The defendants pleaded not guilty of the trespass alleged, and also filed two pleas, upon which the plaintiff took issue.
The first plea was that
"the Virginia Coal and Iron Company is a corporation organized and existing under the laws of Virginia. That as such it has been for the last ten years claiming title to the lands of the defendant J. J. Kelly, Jr., described in the declaration in this case. And said defendants say that for the purpose of fraudulently imposing on the jurisdiction of this court, said Virginia Coal and Iron Company has, during the year 1893, attempted to organize, form, and create, under the laws of the State of Pennsylvania, a corporation out of its (the Virginia Coal and Iron Company's) own members, stockholders, and officers, to whom it has fraudulently and collusively conveyed the land in the declaration mentioned, for the purpose of enabling this plaintiff to institute this suit in this United States court, and said defendants say that said Lehigh Mining and Manufacturing Company is simply another name for the Virginia Coal and Iron Company, composed of the same parties, and organized alone for the purpose of giving jurisdiction of this case on [to] this court.

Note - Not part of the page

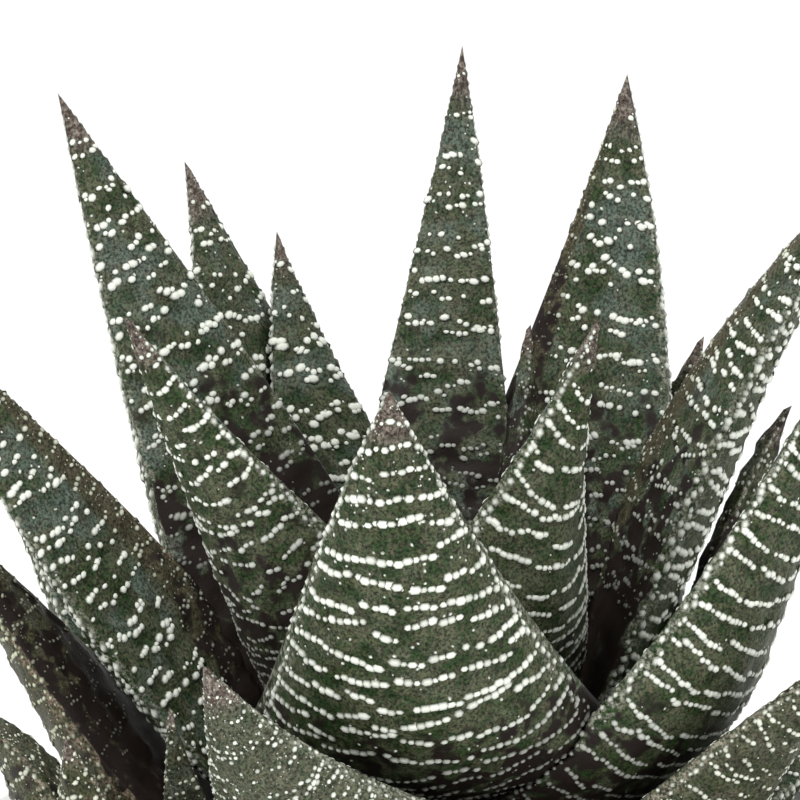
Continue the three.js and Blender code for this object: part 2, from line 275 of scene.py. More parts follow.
# The same leaves as in the part's source, from the youngest to the oldest
LEAVES = {
    "leaf_01": Leaf(330, (1.6, 69), 80, (5.7, 4, 91.8), 84, 20, 9, 0.41),
    "leaf_02": Leaf(180, (2, 68.5), 78, (-6, 2.5, 80.5), 80, 160, 10, 0.41),
    "leaf_03": Leaf(245, (2.6, 67.5), 76, (-2, -8, 85), 82, 245, 9, 0.41),
    "leaf_04": Leaf(288, (4, 65.5), 70, (9.7, -14, 95.7), 66, 340, 18, 0.42),
    "leaf_05": Leaf(95, (4.6, 65.5), 72, (1.3, 17, 108.2), 82, 80, 13, 0.34),
    "leaf_06": Leaf(242, (4.6, 65), 50, (-20, -18, 96.7), 58, 215, 17, 0.38, (10, 15)),
    "leaf_07": Leaf(42, (5, 64), 66, (12.2, 13, 106.9), 84, 55, 21.5, 0.34, (0, 10)),
    "leaf_08": Leaf(112, (5.6, 63), 64, (-11.2, 20, 95), 76, 125, 15, 0.37, (0, -5)),
    "leaf_09": Leaf(267, (5, 67), 6, (-3.5, -29, 94.4), 70, 270, 27, 0.36),
    "leaf_10": Leaf(8, (6, 61), 71, (30.8, 0, 106), 45, 5, 15.5, 0.39, (0, 20)),
    "leaf_11": Leaf(150, (6, 61), 64, (-25.2, 6, 106.8), 66, 170, 19, 0.39, (-20, -50)),
    "leaf_12": Leaf(312, (6.2, 62), 12, (25.6, -14, 94.8), 66, 335, 18.2, 0.27, (0, 0), 2),
    "leaf_13": Leaf(125, (6, 59), 60, (-17.4, 20, 99.8), 70, 155, 21, 0.34, (0, -20)),
    "leaf_14": Leaf(40, (6, 59), 56, (17.4, 12, 89.4), 66, 30, 20, 0.37),
    "leaf_15": Leaf(188, (6.2, 59), 45, (-36.2, -6, 96.2), 50, 180, 15, 0.33, (-20, -62)),
    "leaf_16": Leaf(80, (6.2, 57), 30, (6, 33, 82), 66, 80, 17, 0.37),
    "leaf_17": Leaf(355, (6.4, 57), 40, (22.8, 3, 86.6), 56, 350, 16, 0.39),
    "leaf_18": Leaf(262, (6.6, 57), 16, (-14.9, -30, 77.4), 62, 215, 26, 0.33, (15, 25)),
    "leaf_19": Leaf(155, (6.4, 56), 24, (-30, 16, 80), 56, 150, 16, 0.37),
    "leaf_20": Leaf(318, (6.8, 54.4), 26, (27.4, -20, 76.6), 34, 330, 20, 0.34, (0, -10)),
    "leaf_21": Leaf(55, (6.4, 55), 20, (22, 26, 73), 54, 55, 16, 0.37),
    "leaf_22": Leaf(200, (6.6, 55), 24, (-33, -6, 81.5), 48, 185, 18, 0.4, (-15, -30)),
    "leaf_23": Leaf(108, (6.6, 54.4), 18, (-9, 31, 72), 52, 108, 15, 0.37),
    "leaf_24": Leaf(14, (6.6, 54), 12, (28, 13, 63.5), 32, 25, 15, 0.37),
}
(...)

Wherefore defendants say that this suit is in fraud of the jurisdiction of this court, and should be abated."
The second plea was that
"said plaintiff should not further have or maintain said suit against them, because they say there was no such legally organized corporation as the plaintiff company at the date of the institution of this suit, and they say that the real and substantial plaintiff in this suit is the Virginia Coal and Iron Company, which is a corporation organized and existing under the laws of Virginia, and a citizen of Virginia. And said defendants further say that said Virginia Coal and Iron Company, for the purpose and with the view of instituting and prosecuting this suit in the United States court and of conferring an apparent jurisdiction on said court, did, by prearrangement, fraud, and collusion, attempt to organize said Lehigh Mining and Manufacturing Company as a corporation of a foreign state, to take and hold the land in the declaration mentioned, for the purpose of giving this court jurisdiction of said suit. Wherefore defendants say that
the said plaintiff has wrongfully and fraudulently imposed itself on the jurisdiction of this court, has abused its process, and wrongfully impleaded these defendants in this court. Wherefore they pray judgment, etc., that this suit be abated and dismissed as brought in fraud of this court's jurisdiction."
The cause was submitted by the parties upon the two pleas to the jurisdiction, and upon a general replication to each plea, as well as upon an agreed statement of facts.
The agreed statement of facts was as follows:
"1. That the land in controversy in this case was prior to March 1, 1893, claimed by the Virginia Coal and Iron Company, and had been claimed by said last-named company for some twelve years prior to said date. 2. That said Virginia Coal and Iron Company is a corporation organized and existing under the laws of the State of Virginia, and is a citizen of Virginia. 3. That on March 1, 1893, said Virginia Coal and Iron Company executed and delivered a deed of bargain and sale to said Lehigh Mining and Manufacturing Company, by which it conveyed all its right, title, and interest in and to the land in controversy to said last-named company in fee simple. 4. That said Lehigh Mining and Manufacturing Company is a corporation duly organized and existing under the laws of the State of Pennsylvania; that it was organized in February, 1893, prior to said conveyance, and is, and was at the date of commencement of this action, a citizen of the State of Pennsylvania, and that it was organized by the individual stockholders and officers of the Virginia Coal and Iron Company. 5. That the purpose in organizing said Lehigh Mining and Manufacturing Company, and in making to it said conveyance, was to give to this Court jurisdiction in this case, but that said conveyance passed to said Lehigh Mining and Manufacturing Company all of the right, title, and interest of said Virginia Coal and Iron Company in and to said land, and that, since said conveyance, said Virginia Coal and Iron Company has had no interest in said land and has not, and never has had, any interest in this suit, and that it owns none of the stock of said Lehigh Mining and Manufacturing Company, and has no interest therein whatever. "
It was also agreed that the two pleas should be tried by the court, without a jury, upon the above statement of facts, with the right in either party to object to any fact stated in it on the ground of irrelevancy or incompetency.
The plaintiff, by counsel, objected and excepted to the statement in the first part of the fifth clause of the foregoing statement, viz.,
"that the purpose of organizing the Lehigh Mining and Manufacturing Company, and in making to it said conveyance, was to give to this court jurisdiction in this case,"
because the same was irrelevant and immaterial.
The circuit court, Judge Paul presiding, dismissed the action for want of jurisdiction in the circuit court. 64 F. 401.